The Guru Nanak Secondary School in Hillingdon, West London, would like to have a 15% quota of non-Sikh places.

It already has non-Sikhs but as it has become more popular, spaces for such pupils are becoming fewer.

Faith schools are not obliged to admit children of other faiths, although some do. There have been calls for quotas.

Critics have argued that faith schools increase segregation in society and one of the reports into the riots in the north of England in 2001 called for all schools to have quotas to ensure communities were mixed.

The Guru Nanak Secondary School's admissions policy gives priority to committed members of the faith, but has in the past admitted pupils of other religions.
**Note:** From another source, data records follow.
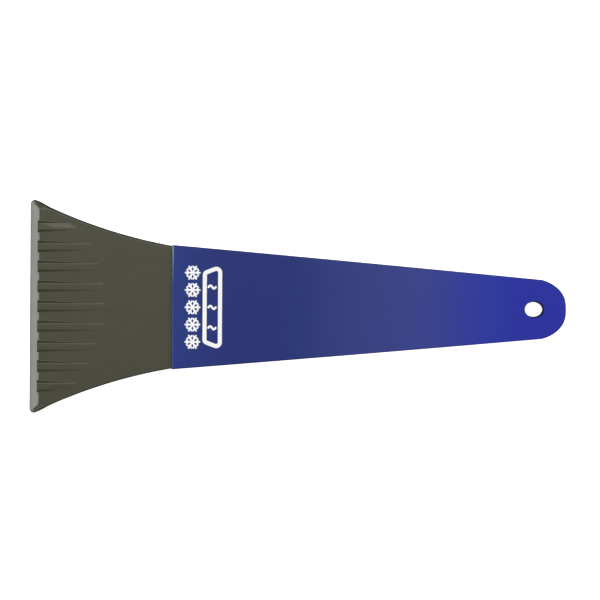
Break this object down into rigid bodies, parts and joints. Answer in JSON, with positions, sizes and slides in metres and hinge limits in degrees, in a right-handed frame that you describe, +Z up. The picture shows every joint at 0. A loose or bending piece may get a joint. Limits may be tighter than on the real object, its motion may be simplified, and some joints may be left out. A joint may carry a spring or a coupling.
{
  "type": "windshield ice scraper",
  "caption": "Flat hand-held ice scraper with a flared ribbed plastic head, a bevelled edge and a hollow tapered two-cover handle with a hang hole.",
  "frame": {"origin": "centre of the bounding box's base: the scraper lies on its back, on the handle's flat back cover", "axes": "+X along the scraper from the scraping edge to the hang hole, +Y across it, +Z up out of the ribbed front face"},
  "size_m": [0.277, 0.11, 0.011],
  "materials": {
    "smoke_plastic": "satin moulded, smoke olive",
    "blue_plastic": "satin moulded, navy shading to royal blue",
    "blue_plastic_back": "fine grained moulded",
    "zinc_steel": "zinc plated",
    "white_ink": "pad-printed ink"
  },
  "bodies": {
    "root": {"scraper_head": "smoke_plastic", "handle_front_cover": "blue_plastic", "handle_back_cover": "blue_plastic_back", "handle_screw_1": "zinc_steel", "handle_screw_2": "zinc_steel", "handle_screw_3": "zinc_steel", "handle_screw_4": "zinc_steel"}
  },
  "joints": []
}
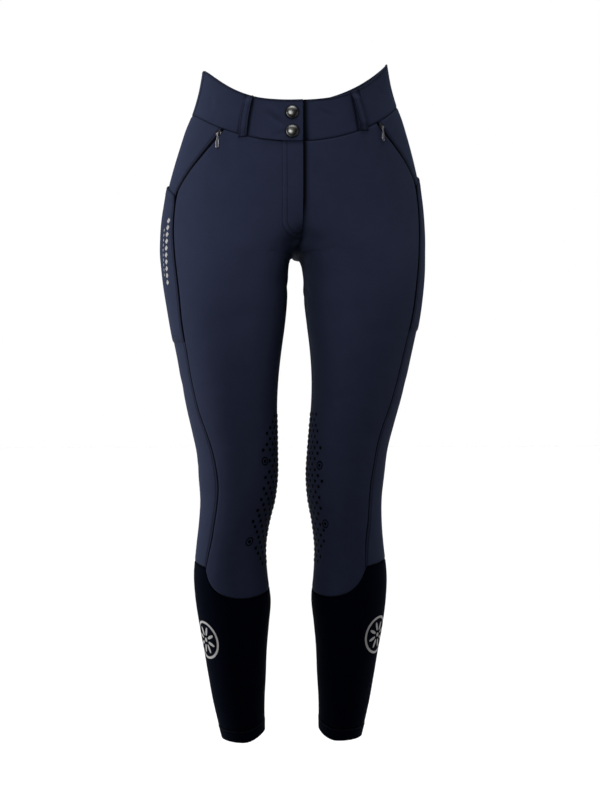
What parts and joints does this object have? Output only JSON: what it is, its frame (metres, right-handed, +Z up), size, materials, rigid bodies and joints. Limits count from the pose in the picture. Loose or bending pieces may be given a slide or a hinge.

At the moment, about a tenth of the 450 pupils are not Sikh, but as the school has become more popular, there have been fewer places for children of other religions.

Faith schools can make an important contribution to community cohesion by promoting inclusion
DfES spokesperson
The school achieved the second best "value added" results to GCSE level in England last year.

Deputy head teacher Greg Hall told the BBC News website: "Our head teacher and our spiritual leader are very keen that more non-Sikhs should be allowed into the school.

"We are interested in reserving a quota of places so that the school remains inclusive."

The school is writing to the local body which oversees admissions and to the Department for Education and Skills for advice.

It opened as a private school in 1993 and transferred to the state sector in 1999.

A spokesperson for the DfES said: "Faith schools can make an important contribution to community cohesion by promoting inclusion and developing partnerships with schools of other faiths and non-faith schools.

"We want to see faith schools working with other schools to bring children of different cultural and ethnic backgrounds together."

The subject of faith schools can be contentious.

Earlier this year the chief inspector of schools in England David Bell expressed concern that some independent faith schools needed to do more to promote principles of mutual tolerance and social inclusion.

The government's approach is to support the creation of faith schools where local people want them.